Orders, an indication of shipments in the next one to three months, rose 37.11 percent from a year earlier, after a 4.41 percent gain in October, the Ministry of Economic Affairs said in Taipei today. The median estimate of 10 economists in a Bloomberg News survey was for a 38.06 percent advance.
Taiwan is dependent on a revival of exports, which make up more than half of its economy, to recover from a yearlong recession. Increasing demand for electronics prompted Quanta Computer Inc. to forecast rising shipments next year and Taiwan Semiconductor Manufacturing Co., the island’s biggest company by market value, to boost capital spending in 2010.
“Taiwan’s electronics companies have been posting monthly revenue increases in November from October, and that shows a recovery in demand,” said Alan Liao, an economist at Chinatrust Commercial Bank in Taipei. “We expect the growth momentum to continue on a strengthening economic recovery.”
China’s economy, Taiwan’s biggest export market, expanded 8.9 percent last quarter from a year earlier, the fastest pace in a year, spurring sales for electronics makers including Mediatek Inc., Taiwan’s largest producer of handset chips.
AU Optronics Corp., Taiwan’s biggest maker of screens for televisions, is also seeking to expand production next year through acquisitions or construction of additional facilities.
Government Spending
Gross domestic product shrank 1.29 percent in the three months through September, the slowest pace in a year, after contracting a revised 6.85 percent in the second quarter. GDP will probably rise 4.39 percent in 2010, after falling 2.53 percent this year, the cabinet’s statistic bureau said Nov. 26.
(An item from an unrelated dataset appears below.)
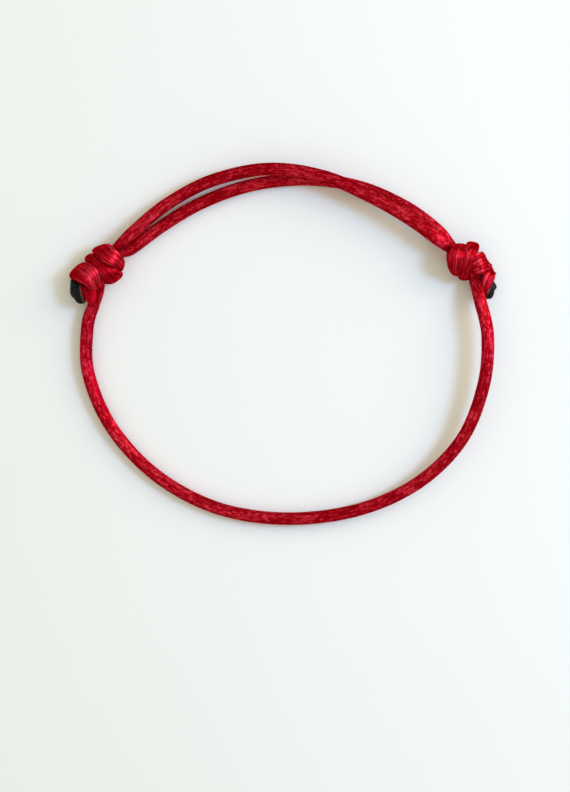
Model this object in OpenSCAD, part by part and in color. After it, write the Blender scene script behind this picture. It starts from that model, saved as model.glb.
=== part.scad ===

President Ma Ying-jeou’s administration plans NT$858.5 ($26.5 billion) of spending over four years, or about 6 percent of GDP, on infrastructure, consumer grants and tax cuts to help revive the economy.
Governor Perng Fai-nan will keep interest rates unchanged at a record-low 1.25 percent when the central bank’s board meets tomorrow, according to analysts surveyed by Bloomberg News. The bank cut borrowing costs by 2.375 percentage points from September 2008 to February to try to boost the economy.
Industrial production rose 31.46 percent in November from a year earlier, today’s report showed.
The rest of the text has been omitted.